Input records
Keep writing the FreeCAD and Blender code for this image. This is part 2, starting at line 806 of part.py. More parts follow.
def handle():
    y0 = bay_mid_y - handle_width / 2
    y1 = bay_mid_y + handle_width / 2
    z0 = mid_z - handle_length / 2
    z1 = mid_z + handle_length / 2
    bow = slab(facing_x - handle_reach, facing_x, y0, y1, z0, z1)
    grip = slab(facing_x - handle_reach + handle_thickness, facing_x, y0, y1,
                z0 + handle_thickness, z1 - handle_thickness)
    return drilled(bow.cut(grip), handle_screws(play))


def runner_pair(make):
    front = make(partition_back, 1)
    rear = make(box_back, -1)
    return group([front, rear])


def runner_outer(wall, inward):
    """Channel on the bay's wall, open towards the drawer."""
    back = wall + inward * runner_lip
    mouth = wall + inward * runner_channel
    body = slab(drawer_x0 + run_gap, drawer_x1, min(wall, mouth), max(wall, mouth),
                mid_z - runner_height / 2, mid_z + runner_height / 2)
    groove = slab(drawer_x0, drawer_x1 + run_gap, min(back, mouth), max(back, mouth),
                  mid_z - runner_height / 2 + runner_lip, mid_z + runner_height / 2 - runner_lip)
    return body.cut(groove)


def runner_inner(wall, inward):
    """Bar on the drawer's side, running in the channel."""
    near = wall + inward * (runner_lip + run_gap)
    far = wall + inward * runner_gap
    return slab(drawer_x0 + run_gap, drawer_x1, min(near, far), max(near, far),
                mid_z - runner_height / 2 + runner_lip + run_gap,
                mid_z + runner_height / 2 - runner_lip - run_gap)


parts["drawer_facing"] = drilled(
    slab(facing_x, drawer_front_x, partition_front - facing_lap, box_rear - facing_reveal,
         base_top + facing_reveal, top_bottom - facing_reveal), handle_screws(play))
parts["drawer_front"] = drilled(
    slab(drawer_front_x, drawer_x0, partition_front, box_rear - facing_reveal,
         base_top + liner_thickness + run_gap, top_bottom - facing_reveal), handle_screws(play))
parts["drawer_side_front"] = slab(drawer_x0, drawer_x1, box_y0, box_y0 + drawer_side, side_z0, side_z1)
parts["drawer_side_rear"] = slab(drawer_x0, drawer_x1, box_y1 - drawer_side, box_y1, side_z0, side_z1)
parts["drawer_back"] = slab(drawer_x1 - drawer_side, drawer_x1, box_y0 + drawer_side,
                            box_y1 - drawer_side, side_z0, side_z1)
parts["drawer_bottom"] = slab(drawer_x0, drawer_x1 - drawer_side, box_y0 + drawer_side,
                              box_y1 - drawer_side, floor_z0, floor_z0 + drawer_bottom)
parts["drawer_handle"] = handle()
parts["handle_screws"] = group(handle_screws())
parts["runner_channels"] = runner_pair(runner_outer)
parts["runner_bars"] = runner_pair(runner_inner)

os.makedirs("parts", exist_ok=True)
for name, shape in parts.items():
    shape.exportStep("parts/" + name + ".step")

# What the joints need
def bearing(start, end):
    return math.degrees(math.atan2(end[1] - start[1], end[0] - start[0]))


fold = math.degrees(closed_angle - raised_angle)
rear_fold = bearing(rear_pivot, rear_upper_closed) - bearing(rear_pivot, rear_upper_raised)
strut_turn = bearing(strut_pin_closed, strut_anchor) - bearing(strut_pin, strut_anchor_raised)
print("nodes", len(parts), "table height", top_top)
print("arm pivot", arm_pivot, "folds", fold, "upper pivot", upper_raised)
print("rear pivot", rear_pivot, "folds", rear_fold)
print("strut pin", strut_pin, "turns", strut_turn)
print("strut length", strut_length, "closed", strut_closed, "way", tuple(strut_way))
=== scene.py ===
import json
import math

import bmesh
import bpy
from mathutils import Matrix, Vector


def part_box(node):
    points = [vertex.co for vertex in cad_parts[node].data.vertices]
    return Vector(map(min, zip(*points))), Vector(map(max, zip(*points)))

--

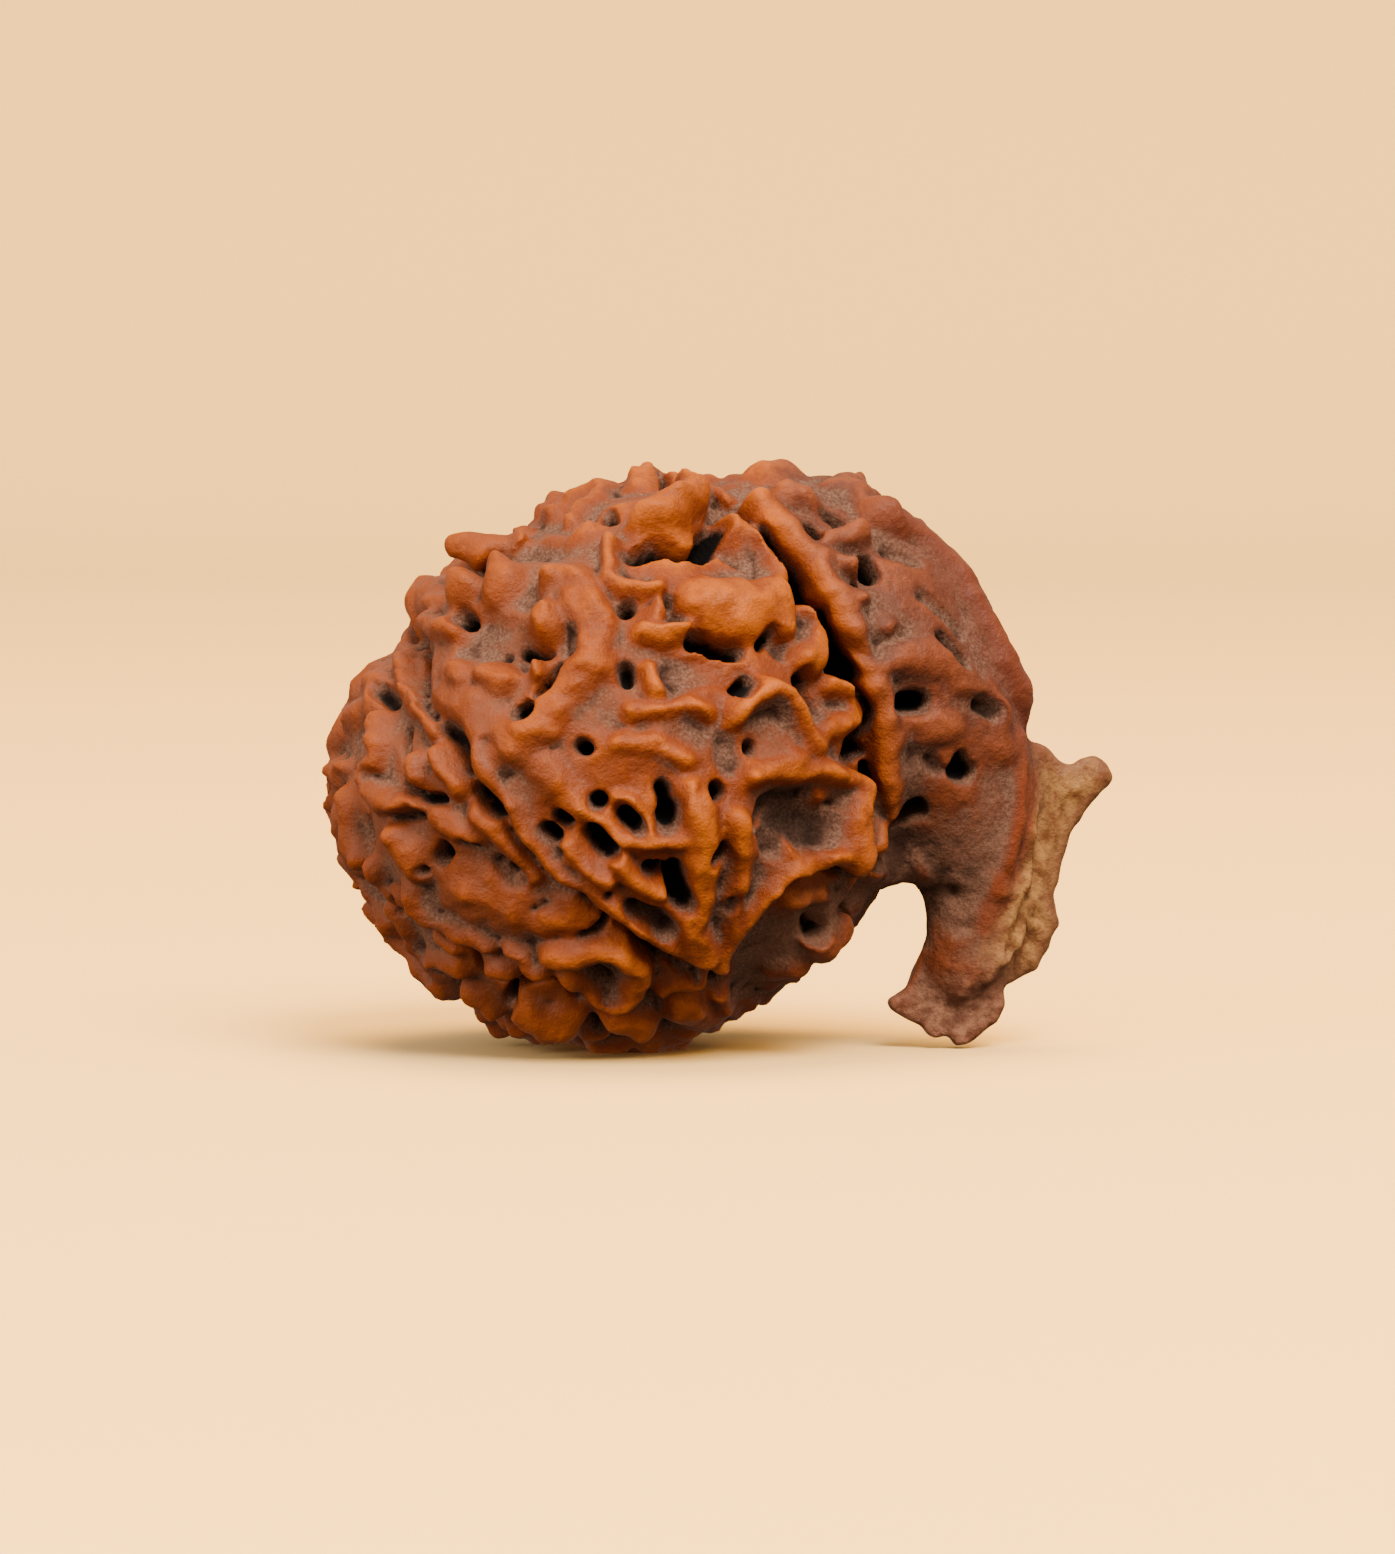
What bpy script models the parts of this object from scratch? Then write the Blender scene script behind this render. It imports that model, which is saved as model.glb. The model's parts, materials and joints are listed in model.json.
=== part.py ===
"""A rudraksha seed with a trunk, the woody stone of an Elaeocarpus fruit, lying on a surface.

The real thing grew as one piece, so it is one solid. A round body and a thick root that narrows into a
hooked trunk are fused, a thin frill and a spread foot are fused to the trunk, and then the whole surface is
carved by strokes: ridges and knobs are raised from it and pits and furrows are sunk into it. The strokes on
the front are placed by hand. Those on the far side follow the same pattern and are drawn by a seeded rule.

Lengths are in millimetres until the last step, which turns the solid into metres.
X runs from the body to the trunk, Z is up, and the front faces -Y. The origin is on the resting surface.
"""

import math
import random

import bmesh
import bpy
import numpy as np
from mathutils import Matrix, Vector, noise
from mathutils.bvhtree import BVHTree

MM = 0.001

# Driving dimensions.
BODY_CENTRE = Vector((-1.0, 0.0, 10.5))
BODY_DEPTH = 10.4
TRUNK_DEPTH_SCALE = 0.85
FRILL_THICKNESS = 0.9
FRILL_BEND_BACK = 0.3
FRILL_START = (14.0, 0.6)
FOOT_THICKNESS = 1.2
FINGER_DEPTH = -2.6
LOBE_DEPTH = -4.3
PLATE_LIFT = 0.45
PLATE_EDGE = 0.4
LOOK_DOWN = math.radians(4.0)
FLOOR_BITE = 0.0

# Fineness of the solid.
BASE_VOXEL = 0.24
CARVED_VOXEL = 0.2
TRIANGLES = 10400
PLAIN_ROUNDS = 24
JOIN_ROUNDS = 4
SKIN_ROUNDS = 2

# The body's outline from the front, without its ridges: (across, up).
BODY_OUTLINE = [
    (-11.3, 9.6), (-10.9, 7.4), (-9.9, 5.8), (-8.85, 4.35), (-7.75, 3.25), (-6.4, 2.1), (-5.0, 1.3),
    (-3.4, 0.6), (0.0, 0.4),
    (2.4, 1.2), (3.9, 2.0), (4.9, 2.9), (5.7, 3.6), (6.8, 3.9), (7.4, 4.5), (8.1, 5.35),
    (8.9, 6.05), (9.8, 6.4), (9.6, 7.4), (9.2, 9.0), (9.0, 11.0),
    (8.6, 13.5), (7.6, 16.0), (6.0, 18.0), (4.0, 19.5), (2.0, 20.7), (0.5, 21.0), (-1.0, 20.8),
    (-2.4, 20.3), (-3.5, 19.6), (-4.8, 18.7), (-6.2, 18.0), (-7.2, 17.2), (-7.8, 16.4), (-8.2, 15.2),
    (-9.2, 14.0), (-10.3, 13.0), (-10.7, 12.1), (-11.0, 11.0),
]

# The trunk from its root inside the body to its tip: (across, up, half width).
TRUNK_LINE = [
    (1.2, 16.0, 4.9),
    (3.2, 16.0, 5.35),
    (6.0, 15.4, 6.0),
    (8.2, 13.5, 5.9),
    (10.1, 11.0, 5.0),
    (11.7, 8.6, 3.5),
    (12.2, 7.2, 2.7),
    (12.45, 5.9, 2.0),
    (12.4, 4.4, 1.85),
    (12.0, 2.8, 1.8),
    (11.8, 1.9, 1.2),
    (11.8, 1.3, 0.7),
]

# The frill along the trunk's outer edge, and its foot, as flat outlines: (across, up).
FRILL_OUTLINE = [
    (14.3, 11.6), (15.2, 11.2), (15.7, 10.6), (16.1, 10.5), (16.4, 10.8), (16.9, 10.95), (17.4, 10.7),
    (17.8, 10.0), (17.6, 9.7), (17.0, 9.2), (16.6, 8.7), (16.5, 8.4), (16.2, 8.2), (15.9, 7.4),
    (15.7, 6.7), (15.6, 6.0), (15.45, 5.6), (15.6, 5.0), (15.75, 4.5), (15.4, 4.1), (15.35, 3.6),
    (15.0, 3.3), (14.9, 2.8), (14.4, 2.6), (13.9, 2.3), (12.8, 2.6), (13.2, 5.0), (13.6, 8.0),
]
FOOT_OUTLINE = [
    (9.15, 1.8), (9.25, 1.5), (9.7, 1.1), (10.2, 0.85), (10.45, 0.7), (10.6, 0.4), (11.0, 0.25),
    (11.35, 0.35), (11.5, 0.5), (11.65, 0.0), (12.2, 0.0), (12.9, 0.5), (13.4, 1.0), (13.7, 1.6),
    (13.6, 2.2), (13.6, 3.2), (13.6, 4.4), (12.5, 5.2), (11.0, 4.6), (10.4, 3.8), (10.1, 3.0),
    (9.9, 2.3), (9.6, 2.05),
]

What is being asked
Write the lines again exactly, beginning at the line that has "fold = math.degrees(closed_angle" and stopping after the line that has "points = [vertex.co"; include no other lines.

Answer for this exercise
fold = math.degrees(closed_angle - raised_angle)
rear_fold = bearing(rear_pivot, rear_upper_closed) - bearing(rear_pivot, rear_upper_raised)
strut_turn = bearing(strut_pin_closed, strut_anchor) - bearing(strut_pin, strut_anchor_raised)
print("nodes", len(parts), "table height", top_top)
print("arm pivot", arm_pivot, "folds", fold, "upper pivot", upper_raised)
print("rear pivot", rear_pivot, "folds", rear_fold)
print("strut pin", strut_pin, "turns", strut_turn)
print("strut length", strut_length, "closed", strut_closed, "way", tuple(strut_way))
=== scene.py ===
import json
import math

import bmesh
import bpy
from mathutils import Matrix, Vector


def part_box(node):
    points = [vertex.co for vertex in cad_parts[node].data.vertices]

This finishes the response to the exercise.